_Available data_.
########################################

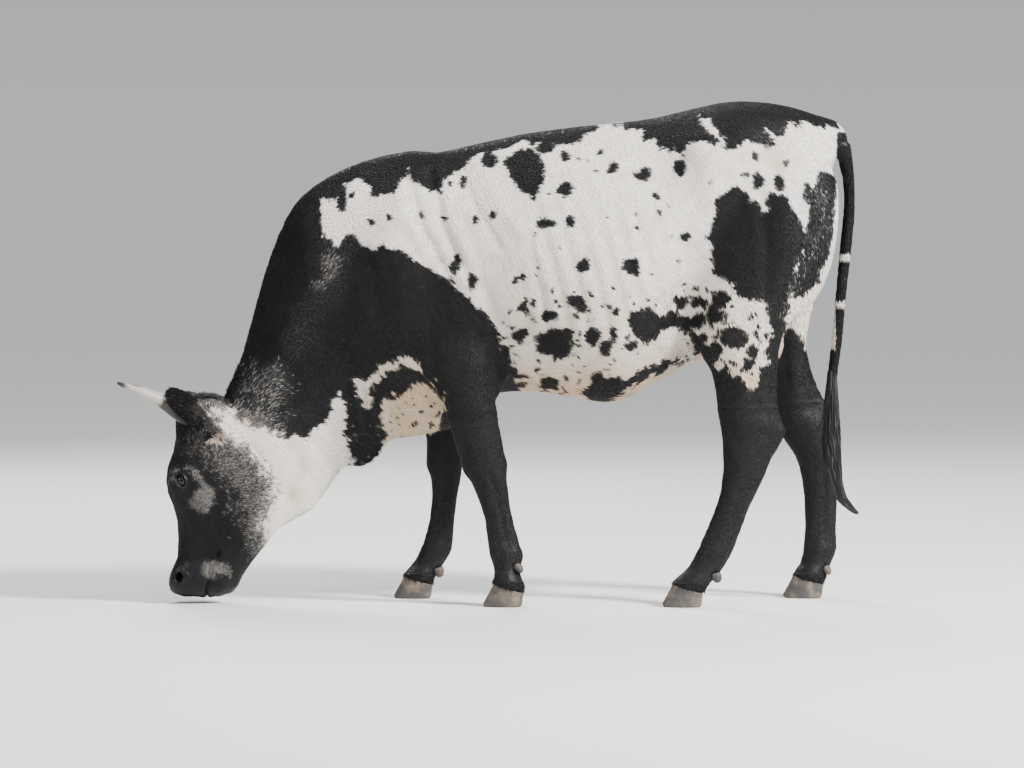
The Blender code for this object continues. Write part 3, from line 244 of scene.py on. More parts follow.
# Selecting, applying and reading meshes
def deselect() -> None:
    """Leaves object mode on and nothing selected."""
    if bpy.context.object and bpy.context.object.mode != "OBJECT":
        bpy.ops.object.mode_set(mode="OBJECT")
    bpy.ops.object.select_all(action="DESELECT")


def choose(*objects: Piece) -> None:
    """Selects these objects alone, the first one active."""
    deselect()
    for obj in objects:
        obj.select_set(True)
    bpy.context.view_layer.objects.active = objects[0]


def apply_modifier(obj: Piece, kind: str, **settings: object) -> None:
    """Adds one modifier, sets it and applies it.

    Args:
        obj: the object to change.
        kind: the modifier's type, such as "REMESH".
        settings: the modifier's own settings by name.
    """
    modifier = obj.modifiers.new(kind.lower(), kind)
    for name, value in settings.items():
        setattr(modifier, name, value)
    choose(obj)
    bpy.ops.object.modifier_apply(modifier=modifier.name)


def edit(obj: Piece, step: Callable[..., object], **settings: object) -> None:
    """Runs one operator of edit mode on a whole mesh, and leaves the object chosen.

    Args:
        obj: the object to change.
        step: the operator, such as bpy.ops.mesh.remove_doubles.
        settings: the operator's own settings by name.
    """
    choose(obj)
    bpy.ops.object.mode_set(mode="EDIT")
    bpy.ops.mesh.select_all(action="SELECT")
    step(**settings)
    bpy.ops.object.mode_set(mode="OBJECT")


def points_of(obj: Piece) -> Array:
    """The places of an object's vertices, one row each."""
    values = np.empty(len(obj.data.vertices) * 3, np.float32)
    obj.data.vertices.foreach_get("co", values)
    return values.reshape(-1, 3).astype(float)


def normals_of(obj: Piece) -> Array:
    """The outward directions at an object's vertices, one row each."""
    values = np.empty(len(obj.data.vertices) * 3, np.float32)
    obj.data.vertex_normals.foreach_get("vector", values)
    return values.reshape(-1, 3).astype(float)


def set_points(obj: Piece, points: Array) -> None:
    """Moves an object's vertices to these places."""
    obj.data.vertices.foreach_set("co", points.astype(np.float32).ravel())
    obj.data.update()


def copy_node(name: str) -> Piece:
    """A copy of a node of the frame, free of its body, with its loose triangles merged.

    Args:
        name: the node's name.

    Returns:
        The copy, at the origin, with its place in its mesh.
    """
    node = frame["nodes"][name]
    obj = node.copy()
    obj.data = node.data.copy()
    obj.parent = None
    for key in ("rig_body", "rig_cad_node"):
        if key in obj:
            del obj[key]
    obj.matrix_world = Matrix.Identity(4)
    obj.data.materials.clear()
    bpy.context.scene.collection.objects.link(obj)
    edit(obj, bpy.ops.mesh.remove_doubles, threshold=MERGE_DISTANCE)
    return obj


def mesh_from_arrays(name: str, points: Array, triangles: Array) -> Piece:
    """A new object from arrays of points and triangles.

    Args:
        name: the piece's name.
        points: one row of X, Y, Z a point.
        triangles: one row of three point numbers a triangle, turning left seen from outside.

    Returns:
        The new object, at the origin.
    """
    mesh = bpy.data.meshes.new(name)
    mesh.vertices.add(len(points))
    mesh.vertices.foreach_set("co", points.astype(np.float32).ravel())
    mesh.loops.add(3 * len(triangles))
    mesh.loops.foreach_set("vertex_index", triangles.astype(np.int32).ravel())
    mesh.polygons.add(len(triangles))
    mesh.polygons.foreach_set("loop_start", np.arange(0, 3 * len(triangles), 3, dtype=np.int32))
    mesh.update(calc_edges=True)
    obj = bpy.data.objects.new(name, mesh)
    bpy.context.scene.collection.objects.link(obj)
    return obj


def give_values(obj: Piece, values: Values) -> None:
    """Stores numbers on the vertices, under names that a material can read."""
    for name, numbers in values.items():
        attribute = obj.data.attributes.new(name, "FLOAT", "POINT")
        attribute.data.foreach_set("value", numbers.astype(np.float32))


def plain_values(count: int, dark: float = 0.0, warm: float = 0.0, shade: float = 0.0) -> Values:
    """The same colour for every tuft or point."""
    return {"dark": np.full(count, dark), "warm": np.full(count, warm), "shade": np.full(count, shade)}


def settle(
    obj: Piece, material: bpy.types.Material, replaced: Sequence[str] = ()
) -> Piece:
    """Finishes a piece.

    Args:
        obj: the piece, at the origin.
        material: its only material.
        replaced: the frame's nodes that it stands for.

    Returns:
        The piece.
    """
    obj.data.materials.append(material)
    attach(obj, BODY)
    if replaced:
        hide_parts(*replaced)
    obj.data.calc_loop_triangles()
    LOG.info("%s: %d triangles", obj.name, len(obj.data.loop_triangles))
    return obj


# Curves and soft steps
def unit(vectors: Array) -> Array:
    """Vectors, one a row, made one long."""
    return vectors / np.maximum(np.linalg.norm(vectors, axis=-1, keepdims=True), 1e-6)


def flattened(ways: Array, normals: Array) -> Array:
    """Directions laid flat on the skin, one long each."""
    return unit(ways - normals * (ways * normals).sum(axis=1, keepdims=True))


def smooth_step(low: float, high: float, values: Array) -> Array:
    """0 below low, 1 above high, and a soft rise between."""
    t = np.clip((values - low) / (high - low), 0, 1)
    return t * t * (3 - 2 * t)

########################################

_Request_. Write the data from above out again, exactly.

_Result of this exercise_.
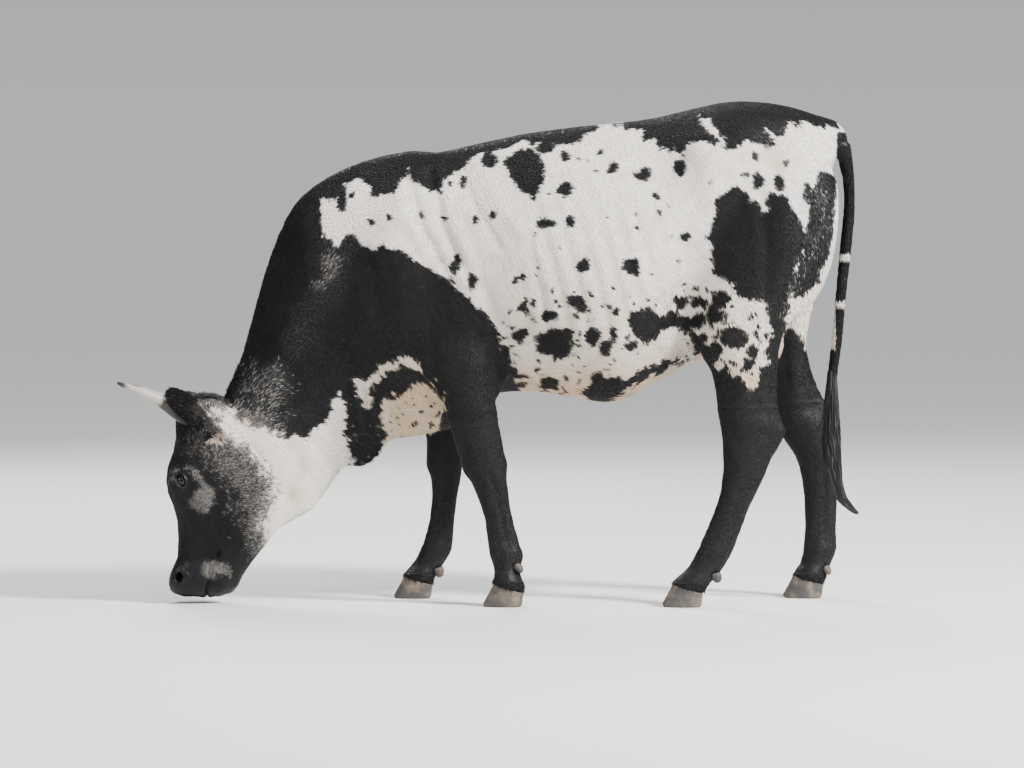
The Blender code for this object continues. Write part 3, from line 244 of scene.py on. More parts follow.
# Selecting, applying and reading meshes
def deselect() -> None:
    """Leaves object mode on and nothing selected."""
    if bpy.context.object and bpy.context.object.mode != "OBJECT":
        bpy.ops.object.mode_set(mode="OBJECT")
    bpy.ops.object.select_all(action="DESELECT")


def choose(*objects: Piece) -> None:
    """Selects these objects alone, the first one active."""
    deselect()
    for obj in objects:
        obj.select_set(True)
    bpy.context.view_layer.objects.active = objects[0]


def apply_modifier(obj: Piece, kind: str, **settings: object) -> None:
    """Adds one modifier, sets it and applies it.

    Args:
        obj: the object to change.
        kind: the modifier's type, such as "REMESH".
        settings: the modifier's own settings by name.
    """
    modifier = obj.modifiers.new(kind.lower(), kind)
    for name, value in settings.items():
        setattr(modifier, name, value)
    choose(obj)
    bpy.ops.object.modifier_apply(modifier=modifier.name)


def edit(obj: Piece, step: Callable[..., object], **settings: object) -> None:
    """Runs one operator of edit mode on a whole mesh, and leaves the object chosen.

    Args:
        obj: the object to change.
        step: the operator, such as bpy.ops.mesh.remove_doubles.
        settings: the operator's own settings by name.
    """
    choose(obj)
    bpy.ops.object.mode_set(mode="EDIT")
    bpy.ops.mesh.select_all(action="SELECT")
    step(**settings)
    bpy.ops.object.mode_set(mode="OBJECT")


def points_of(obj: Piece) -> Array:
    """The places of an object's vertices, one row each."""
    values = np.empty(len(obj.data.vertices) * 3, np.float32)
    obj.data.vertices.foreach_get("co", values)
    return values.reshape(-1, 3).astype(float)


def normals_of(obj: Piece) -> Array:
    """The outward directions at an object's vertices, one row each."""
    values = np.empty(len(obj.data.vertices) * 3, np.float32)
    obj.data.vertex_normals.foreach_get("vector", values)
    return values.reshape(-1, 3).astype(float)


def set_points(obj: Piece, points: Array) -> None:
    """Moves an object's vertices to these places."""
    obj.data.vertices.foreach_set("co", points.astype(np.float32).ravel())
    obj.data.update()


def copy_node(name: str) -> Piece:
    """A copy of a node of the frame, free of its body, with its loose triangles merged.

    Args:
        name: the node's name.

    Returns:
        The copy, at the origin, with its place in its mesh.
    """
    node = frame["nodes"][name]
    obj = node.copy()
    obj.data = node.data.copy()
    obj.parent = None
    for key in ("rig_body", "rig_cad_node"):
        if key in obj:
            del obj[key]
    obj.matrix_world = Matrix.Identity(4)
    obj.data.materials.clear()
    bpy.context.scene.collection.objects.link(obj)
    edit(obj, bpy.ops.mesh.remove_doubles, threshold=MERGE_DISTANCE)
    return obj


def mesh_from_arrays(name: str, points: Array, triangles: Array) -> Piece:
    """A new object from arrays of points and triangles.

    Args:
        name: the piece's name.
        points: one row of X, Y, Z a point.
        triangles: one row of three point numbers a triangle, turning left seen from outside.

    Returns:
        The new object, at the origin.
    """
    mesh = bpy.data.meshes.new(name)
    mesh.vertices.add(len(points))
    mesh.vertices.foreach_set("co", points.astype(np.float32).ravel())
    mesh.loops.add(3 * len(triangles))
    mesh.loops.foreach_set("vertex_index", triangles.astype(np.int32).ravel())
    mesh.polygons.add(len(triangles))
    mesh.polygons.foreach_set("loop_start", np.arange(0, 3 * len(triangles), 3, dtype=np.int32))
    mesh.update(calc_edges=True)
    obj = bpy.data.objects.new(name, mesh)
    bpy.context.scene.collection.objects.link(obj)
    return obj


def give_values(obj: Piece, values: Values) -> None:
    """Stores numbers on the vertices, under names that a material can read."""
    for name, numbers in values.items():
        attribute = obj.data.attributes.new(name, "FLOAT", "POINT")
        attribute.data.foreach_set("value", numbers.astype(np.float32))


def plain_values(count: int, dark: float = 0.0, warm: float = 0.0, shade: float = 0.0) -> Values:
    """The same colour for every tuft or point."""
    return {"dark": np.full(count, dark), "warm": np.full(count, warm), "shade": np.full(count, shade)}


def settle(
    obj: Piece, material: bpy.types.Material, replaced: Sequence[str] = ()
) -> Piece:
    """Finishes a piece.

    Args:
        obj: the piece, at the origin.
        material: its only material.
        replaced: the frame's nodes that it stands for.

    Returns:
        The piece.
    """
    obj.data.materials.append(material)
    attach(obj, BODY)
    if replaced:
        hide_parts(*replaced)
    obj.data.calc_loop_triangles()
    LOG.info("%s: %d triangles", obj.name, len(obj.data.loop_triangles))
    return obj


# Curves and soft steps
def unit(vectors: Array) -> Array:
    """Vectors, one a row, made one long."""
    return vectors / np.maximum(np.linalg.norm(vectors, axis=-1, keepdims=True), 1e-6)


def flattened(ways: Array, normals: Array) -> Array:
    """Directions laid flat on the skin, one long each."""
    return unit(ways - normals * (ways * normals).sum(axis=1, keepdims=True))


def smooth_step(low: float, high: float, values: Array) -> Array:
    """0 below low, 1 above high, and a soft rise between."""
    t = np.clip((values - low) / (high - low), 0, 1)
    return t * t * (3 - 2 * t)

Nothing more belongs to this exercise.